파키스탄 국외연구자료 기타 Farooq Sulehria 경상대학교 사회과학연구원 발간일 : 2017-02-16 등록일 : 2017-05-08 원문링크

Globalisation of media, in the mainstream media discourses, has been hailed as a democratising force offering immense possibilities not merely to the countries in the global South but to subaltern and working classes, across the globe, as well. This essay deprivileges such glorifying accounts of media’s globalisation. Instead, basing on the case studies from television systems in India and Pakistan, this study argues that globalisation of media has marginalised the workers. The question of workers’ marginalisation can be approached in three ways. Firstly, the presentation of workers and content priorities on the television medium post-globalisation. Secondly, the situation of television workers themselves. Finally, the use workers can make of television’s globalisation.

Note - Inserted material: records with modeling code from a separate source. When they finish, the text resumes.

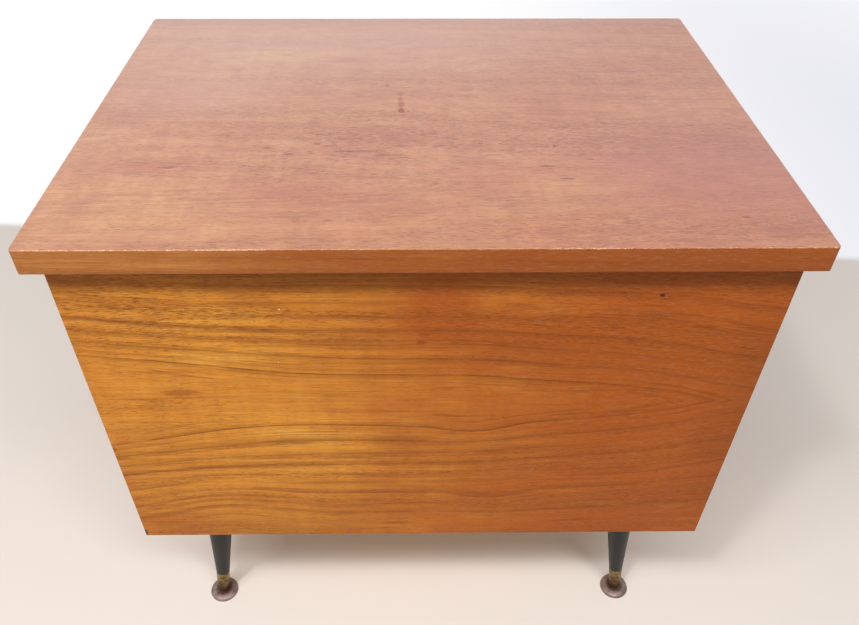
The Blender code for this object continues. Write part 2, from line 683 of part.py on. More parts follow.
def leg_mesh():
    """The tapered leg: a spigot for the ferrule, a long cone, and blind holes for shank and bolt."""
    top = leg_top()
    shoulder = FERRULE_TOP + SEAT_GAP
    spigot_low = FERRULE_BOTTOM_RADIUS - FERRULE_WALL - SEAT_GAP
    spigot_high = LEG_ANKLE_RADIUS - FERRULE_WALL - SEAT_GAP
    rise = (LEG_END - FERRULE_BOTTOM) / (FERRULE_TOP - FERRULE_BOTTOM)
    end_radius = spigot_low + (spigot_high - spigot_low) * rise
    shank_hole = SHANK_RADIUS + SEAT_GAP
    shank_floor = LEG_END + SHANK_LENGTH + SHANK_HOLE_SPARE
    bolt_hole = BOLT_RADIUS + BOLT_PLAY
    bolt_floor = top - BOLT_IN_LEG - SEAT_GAP
    edge = arc((LEG_TOP_RADIUS - LEG_TOP_ARRIS, top - LEG_TOP_ARRIS), LEG_TOP_ARRIS, math.pi / 2, 0, 2)
    profile = [(0, bolt_floor), (bolt_hole, bolt_floor), (bolt_hole, top), *edge]
    profile += [(LEG_ANKLE_RADIUS, shoulder), (spigot_high, shoulder), (end_radius, LEG_END)]
    profile += [(shank_hole, LEG_END), (shank_hole, shank_floor), (0, shank_floor)]
    return turned([profile], LEG_SIDES, name="leg")


def ferrule_mesh():
    """A tapered tube that carries the leg's taper on down to the glide."""
    low = FERRULE_BOTTOM_RADIUS
    high = LEG_ANKLE_RADIUS
    profile = [(low - FERRULE_WALL, FERRULE_BOTTOM), (low, FERRULE_BOTTOM)]
    profile += [(high, FERRULE_TOP), (high - FERRULE_WALL, FERRULE_TOP)]
    return turned([profile], LEG_SIDES, name="ferrule")


def shank_mesh():
    """The glide's nail: a ball, a neck, a flange against the leg's end and a pointed shank."""
    flange_top = LEG_END - SEAT_GAP
    flange_low = flange_top - SHANK_FLANGE_THICKNESS
    neck_angle = math.acos(NECK_RADIUS / BALL_RADIUS)
    profile = arc((0, 0), BALL_RADIUS, -math.pi / 2, neck_angle, 7)
    profile[0] = (0, -BALL_RADIUS)
    profile += [(NECK_RADIUS, flange_low), (SHANK_FLANGE_RADIUS, flange_low)]
    profile += [(SHANK_FLANGE_RADIUS, flange_top), (SHANK_RADIUS, flange_top)]
    tip = LEG_END + SHANK_LENGTH
    profile += [(SHANK_RADIUS, tip - SHANK_TIP), (0, tip)]
    return turned([profile], SHANK_SIDES, name="glide_shank")


def pad_mesh():
    """The glide's pad: a domed disc with a ball cup that closes past the ball's middle."""
    inner = BALL_RADIUS + BALL_PLAY
    outer = inner + CUP_WALL
    floor = -BALL_HEIGHT
    dome_start = (PAD_RADIUS, floor + PAD_RIM)
    shoulder = (PAD_SHOULDER_RADIUS, -PAD_SHOULDER_BELOW_BALL)
    run = dome_start[0] - shoulder[0]
    rise = shoulder[1] - dome_start[1]
    turns = [math.pi / 2 * i / 4 for i in range(1, 4)]
    dome = [(dome_start[0] - run * (1 - math.cos(a)), dome_start[1] + rise * math.sin(a)) for a in turns]
    waist_angle = -math.asin(PAD_SHOULDER_BELOW_BALL / outer)
    outer_lip = math.asin(CUP_RIM_HEIGHT / outer)
    inner_lip = math.asin(CUP_RIM_HEIGHT / inner)
    profile = [(0, floor), (PAD_RADIUS - PAD_EDGE, floor), (PAD_RADIUS, floor + PAD_EDGE), dome_start]
    profile += [*dome, shoulder, *arc((0, 0), outer, waist_angle, outer_lip, 2)]
    profile += arc((0, 0), inner, inner_lip, -math.pi / 2, 6)[:-1]
    profile.append((0, -inner))
    return turned([profile], PAD_SIDES, name="glide_pad")


def bolt_mesh():
    """The hanger bolt, from inside the leg up through the plate's collar."""
    low = leg_top() - BOLT_IN_LEG
    high = boss_face_distance() + PLATE_THICKNESS + COLLAR_HEIGHT
    tip = BOLT_RADIUS - BOLT_TIP_CHAMFER
    profile = [(0, low), (tip, low), (BOLT_RADIUS, low + BOLT_TIP_CHAMFER)]
    profile += [(BOLT_RADIUS, high - BOLT_TIP_CHAMFER), (tip, high), (0, high)]
    return turned([profile], SHANK_SIDES, name="hanger_bolt")


def level_ring(radius, height, centre_x=0):
    """Points of a level circle, in the plate's frame."""
    angles = [FULL_TURN * i / PLATE_SIDES for i in range(PLATE_SIDES)]
    return [(centre_x + radius * math.cos(a), radius * math.sin(a), height) for a in angles]


def tilted_ring(radius, distance):
    """Points of a circle square to the leg, a distance down the leg's line from the plate's face."""
    lean, upright = math.sin(LEG_SPLAY), math.cos(LEG_SPLAY)
    ring = []
    for x, y, _ in level_ring(radius, 0):
        ring.append((x * upright + distance * lean, y, x * lean - distance * upright))
    return ring


def square_ring(height):
    """Points of the plate's rounded square edge, one on each ray that the circles' points lie on."""
    half = PLATE_WIDTH / 2
    straight = half - PLATE_CORNER
    ring = []
    for x, y, _ in level_ring(half, 0):
        ray = Vector((x, y)).normalized()
        reach = half / max(abs(ray.x), abs(ray.y))
        spot = ray * reach
        if min(abs(spot.x), abs(spot.y)) > straight:
            corner = Vector((math.copysign(straight, x), math.copysign(straight, y)))
            along = ray.dot(corner)
            reach = along + math.sqrt(along**2 - corner.length_squared + PLATE_CORNER**2)
            spot = ray * reach
        ring.append((spot.x, spot.y, height))
    return ring


def plate_mesh():
    """The angled plate, from its square edge over the boss to the collar and back inside."""
    sheet = PLATE_THICKNESS
    bore = BOLT_RADIUS + BOLT_PLAY
    shift = math.tan(LEG_SPLAY) * sheet
    inner_face = BOSS_DROP - sheet
    loops = [
        square_ring(0),
        square_ring(-sheet),
        level_ring(BOSS_BASE_RADIUS, -sheet, shift),
        tilted_ring(BOSS_FACE_RADIUS, BOSS_DROP),
        tilted_ring(bore, BOSS_DROP),
        tilted_ring(bore, inner_face - COLLAR_HEIGHT),
        tilted_ring(COLLAR_RADIUS, inner_face - COLLAR_HEIGHT),
        tilted_ring(COLLAR_RADIUS, inner_face),
        tilted_ring(BOSS_FACE_RADIUS - sheet, inner_face),
        level_ring(BOSS_BASE_RADIUS - sheet, 0),
    ]
    return bridged(loops, "leg_plate")


def make_legs():
    """Four leg assemblies; each stands on an empty at its ball, turned so that X points outwards."""
    upright_parts = {"glide_pad": (pad_mesh(), "bronzed_steel")}
    leaning_parts = {
        "leg": (leg_mesh(), "ebonised_beech"),
        "ferrule": (ferrule_mesh(), "brass"),
        "glide_shank": (shank_mesh(), "zinc_steel"),
        "hanger_bolt": (bolt_mesh(), "zinc_steel"),
    }
    plate = plate_mesh()
    spot = PLATE_WIDTH / 2 - PLATE_HOLE_INSET
    spots = [(x * spot, y * spot) for x in (-1, 1) for y in (-1, 1)]
    holes = countersunk_cutter(spots, PLATE_THICKNESS, opens_up=False)
    layout = [("front_left", -1, -1), ("front_right", 1, -1), ("back_right", 1, 1), ("back_left", -1, 1)]
    for name, side_x, side_y in layout:
        place = (side_x * FOOT_X, CARCASE_MIDDLE_Y + side_y * FOOT_Y, BALL_HEIGHT)
        heading = (0, 0, math.atan2(side_y, side_x))
        corner = add_object(f"{name}_foot_frame", None, None, place=place, turn=heading)
        axis = add_object(f"{name}_leg_frame", None, None, corner, turn=(0, -LEG_SPLAY, 0))
        for part, (mesh, material) in upright_parts.items():
            add_object(f"{name}_{part}", mesh, material, corner)
        for part, (mesh, material) in leaning_parts.items():
            add_object(f"{name}_{part}", mesh, material, axis)
        top = (-math.tan(LEG_SPLAY) * plate_height(), 0, plate_height())
        pressed = add_object(f"{name}_leg_plate", plate, "zinc_steel", corner, top)
        under = (top[0], 0, top[2] - PLATE_THICKNESS)
        combine(pressed, add_helper(f"{name}_plate_holes", holes, corner, under), "DIFFERENCE")


def main():
    clear_scene()
    for name in FINISHES:
        make_material(name)
    walls = make_walls()
    make_base()
    make_corner_blocks()
    lippings = make_lid()
    make_hinge(walls["back_panel"], lippings["lid_back_lipping"])
    make_stay_arm()
    make_stay_bracket()
    make_stay_stud()
    make_legs()


main()
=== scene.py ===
"""Looks of the teak storage box on legs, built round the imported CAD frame.

The walls, the lid and its lippings get finer meshes with eased and worn arrises, under teak veneers whose
grain, pores and pointed figure follow the object. Legs, ferrules, glides, hinge and stay are turned, rolled
and pressed again with more facets. Places are in metres, and patterns are worked out in millimetres.
"""

import math

import bmesh
import bpy
from mathutils import Matrix, Vector, noise


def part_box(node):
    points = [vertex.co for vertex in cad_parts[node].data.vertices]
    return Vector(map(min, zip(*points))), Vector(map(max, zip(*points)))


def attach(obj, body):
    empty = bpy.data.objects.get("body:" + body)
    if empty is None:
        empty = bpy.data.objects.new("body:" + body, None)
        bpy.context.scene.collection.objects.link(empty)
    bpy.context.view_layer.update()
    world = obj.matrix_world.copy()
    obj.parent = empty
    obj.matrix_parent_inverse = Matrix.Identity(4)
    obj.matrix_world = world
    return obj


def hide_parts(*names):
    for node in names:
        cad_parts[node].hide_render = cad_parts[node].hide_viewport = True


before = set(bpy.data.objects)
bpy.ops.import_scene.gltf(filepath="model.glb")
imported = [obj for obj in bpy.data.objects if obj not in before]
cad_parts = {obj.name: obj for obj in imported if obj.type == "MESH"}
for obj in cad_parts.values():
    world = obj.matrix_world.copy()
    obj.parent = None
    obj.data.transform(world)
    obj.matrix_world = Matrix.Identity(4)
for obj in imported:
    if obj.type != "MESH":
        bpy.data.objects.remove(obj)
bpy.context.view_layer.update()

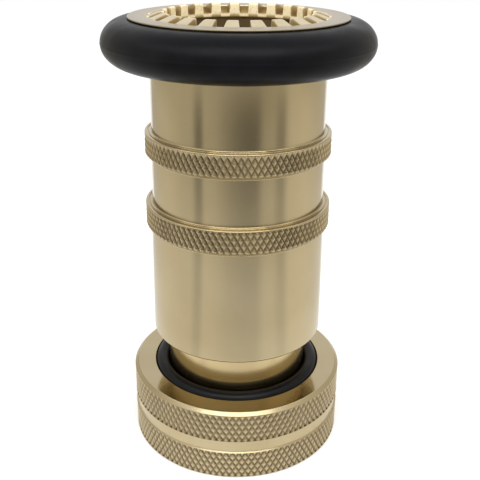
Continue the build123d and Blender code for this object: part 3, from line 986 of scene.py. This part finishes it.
def camera():
    data = bpy.data.cameras.new("camera")
    data.sensor_width = 36
    data.lens = CAMERA_LENS
    data.shift_y = CAMERA_SHIFT
    data.clip_start = 0.01
    data.clip_end = 50
    eye = bpy.data.objects.new("camera", data)
    eye.location = CAMERA_PLACE
    tilt = Matrix.Rotation(math.radians(90 - CAMERA_PITCH), 3, "X")
    roll = Matrix.Rotation(math.radians(CAMERA_ROLL), 3, "Z")
    eye.rotation_euler = (tilt @ roll).to_euler()
    bpy.context.scene.collection.objects.link(eye)
    bpy.context.scene.camera = eye


CARD_REACH = 145  # degrees to each side of the front
CARD_STEPS = 96
CARD_TINT = (1, 0.95, 0.84)  # warm, as the photo's reflections are


def reflector(name, card, shades):
    """A curved grey card around the object's front, that only reflections see.

    It puts the soft upright bands of a studio into the polished metal. card is its outline from the
    table up as (radius, height, opacity), and shades are (azimuth in degrees from the front, shade).
    """
    columns = CARD_STEPS + 1
    angles = np.radians(np.linspace(-CARD_REACH, CARD_REACH, columns))
    vertices = [(r * math.sin(a), -r * math.cos(a), z) for r, z, opacity in card for a in angles]
    faces = []
    for row in range(len(card) - 1):
        for i in range(row * columns, row * columns + CARD_STEPS):
            faces.append((i, i + 1, i + columns + 1, i + columns))
    mesh = bpy.data.meshes.new(name)
    mesh.from_pydata(vertices, [], faces)
    layer = mesh.uv_layers.new(name="card")
    for loop, uv in zip(mesh.loops, layer.data, strict=True):
        row, column = divmod(loop.vertex_index, columns)
        uv.uv = (column / CARD_STEPS, card[row][2])
    piece = bpy.data.objects.new(name, mesh)
    bpy.context.scene.collection.objects.link(piece)
    made, shader = material(name, (0, 0, 0), 0.0, 1.0, Specular_IOR_Level=0.0)
    place = node(made, "ShaderNodeSeparateXYZ")
    link(made, node(made, "ShaderNodeUVMap", uv_map="card").outputs["UV"], place.inputs[0])
    ramp = node(made, "ShaderNodeValToRGB")
    stops = ramp.color_ramp.elements
    for i, (azimuth, shade) in enumerate(shades):
        stop = stops[i] if i < 2 else stops.new(1.0)
        stop.position = (azimuth / CARD_REACH + 1) / 2
        stop.color = (*(shade * tint for tint in CARD_TINT), 1)
    link(made, place.outputs[0], ramp.inputs[0])
    link(made, ramp.outputs["Color"], shader.inputs["Emission Color"])
    shader.inputs["Emission Strength"].default_value = 1.0
    link(made, place.outputs[1], shader.inputs["Alpha"])
    mesh.materials.append(made)
    piece.visible_camera = False
    piece.visible_diffuse = False
    piece.visible_shadow = False


CARD_R = 0.23
CARD_SPLIT = 0.062  # level at which the upper card takes over
CARD_FOOT = 0.001
STUDIO_CARD = [
    (0.045, CARD_FOOT, 0.1),
    (0.09, CARD_FOOT, 0.45),
    (CARD_R, CARD_FOOT, 0.75),
    (CARD_R, 0.04, 1),
    (CARD_R, CARD_SPLIT, 1),
]
UPPER_CARD = [(CARD_R, CARD_SPLIT, 1), (CARD_R, 0.24, 1)]
UPPER_SHADES = [
    (-CARD_REACH, 0.7),
    (-60, 0.75),
    (-20, 0.6),
    (40, 0.6),
    (66, 0.85),
    (CARD_REACH, 0.7),
]
STUDIO_SHADES = [
    (-CARD_REACH, 0.62),
    (-115, 0.86),
    (-98, 0.90),
    (-84, 0.80),
    (-71, 0.67),
    (-58, 0.62),
    (-51, 0.18),
    (-46, 0.18),
    (-41, 0.66),
    (-27, 0.58),
    (-17, 0.42),
    (-7, 0.28),
    (3, 0.18),
    (12, 0.13),
    (23, 0.15),
    (32, 0.52),
    (43, 0.60),
    (52, 0.32),
    (57, 0.32),
    (61, 0.60),
    (66, 0.84),
    (91, 0.96),
    (106, 0.90),
    (CARD_REACH, 0.65),
]


floor()
world(1.0)
middle = (0, 0, 0.06)
softbox("softbox_left", (-0.75, -0.35, 0.45), middle, 0.7, 0.9, 3)
softbox("softbox_right", (0.75, -0.35, 0.45), middle, 0.7, 0.9, 3)
softbox("softbox_front", (0, -0.62, 0.85), middle, 1.1, 0.5, 6)
reflector("reflector_low", STUDIO_CARD, STUDIO_SHADES)
reflector("reflector_high", UPPER_CARD, UPPER_SHADES)
camera()
bpy.context.scene.view_settings.view_transform = "Standard"

bpy.context.view_layer.update()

In terms of workers’ representation on television, this paper argues that the logic of globalisation has turned the television medium in the two countries into a middle class realm. Not merely the working class issues are ignored, the content is aimed at the affluent classes. As regards working conditions for the television workers, the globalisation of media has led to highly precarious situation. The TV workers are hired and fired arbitrarily, wages are not paid on time and unionisation is largely absent. Meantime, while working class press has been snowed under the avalanche of countless new TV channels going on air in the post-globalisation phase, workers neither in India nor in Pakistan have been able to launch their own TV channels. The phenomenal costs involved leave no scope for a weak workers’ movement to send their channels on air. Thus, by drawing workers and working class concerns into the debate on globalisation of media, this paper calls attention to a class analysis of media in this age of neo-liberal globalisation.